However, new designs are coming out using 150 watt HQI single ended
metal halide bulbs. Thus far the available metal halide bulbs have only
been rated at 4000 K, but as I’ll show shortly, the rating appears to
be conservative. The good news is that the bulbs are rated for 10,000
hours. These appear very similar to the metal halide bulbs used in LCD
projectors (figure 4).
Evaluating a fiber-optic system has proved
to be a challenge. One does not use a fiber system in the same way one
might use a fluorescent bulb or metal halide system, so comparing these
results to published reports of other lighting systems should be made
with caution. Measuring the intensity of the illuminator two feet away
from the bulb as I have measured metal halide bulbs produces PAR of 246
mE/m2/sec. This compares to 165 mE/m2/sec for the Iwasaki 400 watt
bulb evaluated in my May/June 1997 Aquarium
Frontier’s article.
One might conclude that the illuminator
generates more intense light than a 400 watt metal halide bulb. In a
literal sense it does. However, the illuminator uses an integrated
dichroic reflector, so one is comparing a bare single ended metal halide
bulb to the intensity of a 150 watt bulb with integrated reflector. (A
similar confusion has fueled the notion that a double ended 150 watt HQI
metal halide bulb generates more light than a single ended 400 watt
Iwasaki bulb. Next month this column will review a new double ended bulb
and ballast and address this issue in much greater detail.) Color
temperature measures 6000 degrees Kelvin and the light quality is very
reminiscent of an Iwasaki 250 watt metal halide.

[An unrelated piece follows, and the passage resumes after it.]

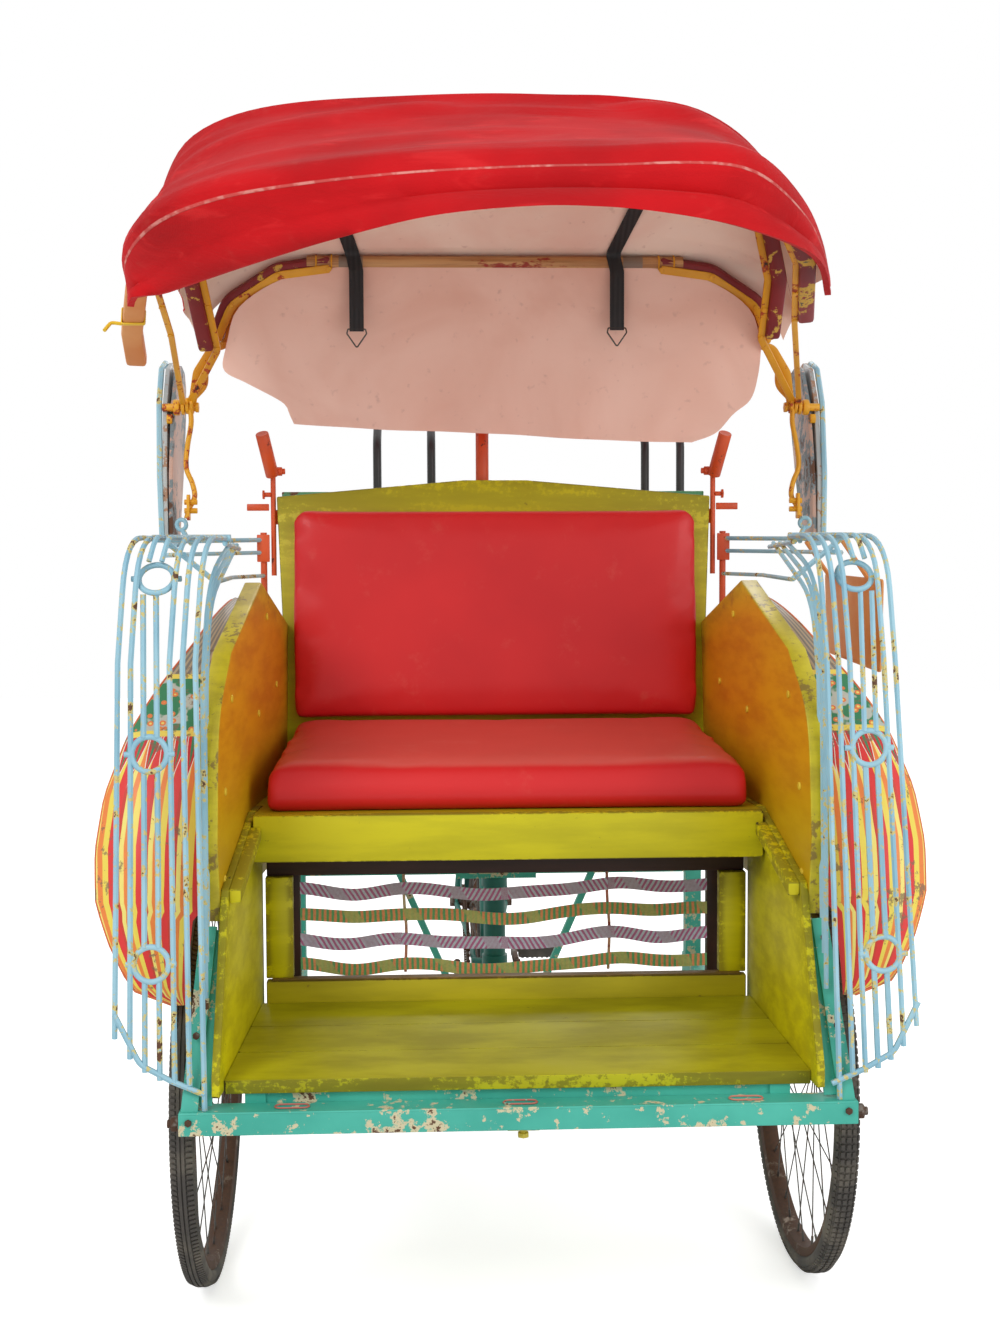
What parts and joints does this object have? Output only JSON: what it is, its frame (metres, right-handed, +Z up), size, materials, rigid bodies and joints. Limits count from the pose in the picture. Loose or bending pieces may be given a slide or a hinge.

The key measurement for comparing
traditional lighting systems to a fiber-optic system is how well
the illuminator and fiber-optic cable maintain intensity as
distance from the bulb increases.The problem is that the intensity depends on the number of
cables and how they are configured. Using a single 500 fiber cable
ten feet in length, the intensity at the end of the fiberhead
exceeds the capacity of the LiCor Datalogger, which is greater
than 10,000 mE/m2/sec, or five times the intensity of equatorial
noon-day sun. At two feet from the end of the ten foot cable the
light intensity is 86 mE/m2/sec. This means that twelve feet from
the light source the light intensity is still 60% greater than
that of a bare Ushio 175 watt bulb measured at two feet from the
bulb. A second more practical configuration I have been working
with is separate multiple bundles so that a large area of a tank
can be illuminated. For this configuration I’m using 50 strand
cables fit with underwater lens designed for use in swimming pools
(figure 5). With six separate cables, the light intensity at each
lens exceeds the capacity of the Li-Cor Datalogger. Even at one
foot from the lens, each of six strands is generating an intensity
of 68 mE/m2/sec. This intensity is at the end of six separate six
foot bundles all illuminated by the same 150 watt metal halide
bulb.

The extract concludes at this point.